L’affair del cane marrone fu un caso al centro di una controversia sulla vivisezione che infuriò nell’Inghilterra edoardiana dal 1903 al 1910. Correva l’anno 1906 quando a Londra, nel distretto di Battersea, veniva eretta una statua commemorativa in forma di fontana, che avrebbe fornito acqua a uomini e animali, sormontata dall’effigie di un anonimo bastardino – un terrier, per la precisione.
Nulla di scandaloso, se non per l’iscrizione. Un vero e proprio atto di denuncia contro una prestigiosa Università londinese per aver condotto il bastardino alla morte dopo atroci sofferenze a scopo puramente didattico. Non citava solo il piccolo terrier marrone, ma anche le centinaia di cani vivisezionati nello stesso luogo nello stesso anno.

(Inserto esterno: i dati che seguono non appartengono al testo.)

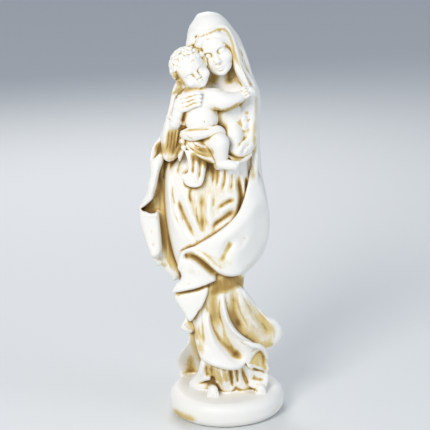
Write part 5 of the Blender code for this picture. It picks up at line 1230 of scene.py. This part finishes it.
# How the wash lies: in broad recesses, in fine creases, and over some places more than others, with painted
# shade added under overhangs

def blurred(values, radius):
    for axis in range(3):
        for _ in range(2):
            pad = [(0, 0)] * 3
            pad[axis] = (radius + 1, radius)
            total = np.cumsum(np.pad(values, pad, mode="edge"), axis=axis, dtype=np.float64)
            upper = np.take(total, range(2 * radius + 1, total.shape[axis]), axis=axis)
            lower = np.take(total, range(0, total.shape[axis] - 2 * radius - 1), axis=axis)
            values = ((upper - lower) / (2 * radius + 1)).astype(np.float32)
    return values


# Values of a block of even cells at points between them
def sampled(block, axes, points):
    step = axes[0][1] - axes[0][0]
    place = [(points[:, n] - axes[n][0]) / step for n in range(3)]
    first = [np.clip(p.astype(int), 0, block.shape[n] - 2) for n, p in enumerate(place)]
    part = [np.clip(p - f, 0, 1) for p, f in zip(place, first)]
    total = 0.0
    for corner in range(8):
        offset = [(corner >> n) & 1 for n in range(3)]
        weight = 1.0
        for n in range(3):
            weight = weight * (part[n] if offset[n] else 1.0 - part[n])
        total = total + weight * block[tuple(first[n] + offset[n] for n in range(3))]
    return total


# The places of a mesh's points, then the directions they face
def meshPoints(mesh):
    for name in ("co", "normal"):
        values = np.empty(3 * len(mesh.vertices), np.float32)
        mesh.vertices.foreach_get(name, values)
        yield values.reshape(-1, 3).astype(float)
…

“Uomini e donne d’Inghilterra, quanto dovrà durare tutto questo?” concludeva provocatoriamente l’iscrizione. Il caso scoppiò grazie a due studentesse svedesi femministe, che avevano assistito all’ultima lezione in cui “prese parte” il cane e che sottoposero i loro diari all’attenzione di Stephen Coleridge, segretario onorario della National Anti-Vivisection Society. Citato in giudizio per diffamazione, Coleridge perse la causa. Ma in seguito a ciò fu istituita una commissione reale per indagare sull’uso degli animali nella sperimentazione e il caso ebbe una tale risonanza da spaccare il Paese in due. La statua, a sua volta, divenuta ormai un simbolo, fu causa di duri scontri fra studenti di medicina, forze politiche conservatrici e suffragette, sindacati e socialisti. Insomma, un caso di intersezionalità ante litteram.
Ma oggi possiamo dire che il caso è chiuso? No, purtroppo la questione della sperimentazione è ancora aperta e nevralgica. In questo senso la prefazione del professor Marco Maurizi attualizza il testo nel dibattito sulla sperimentazione dal punto di vista filosofico, etico e politico.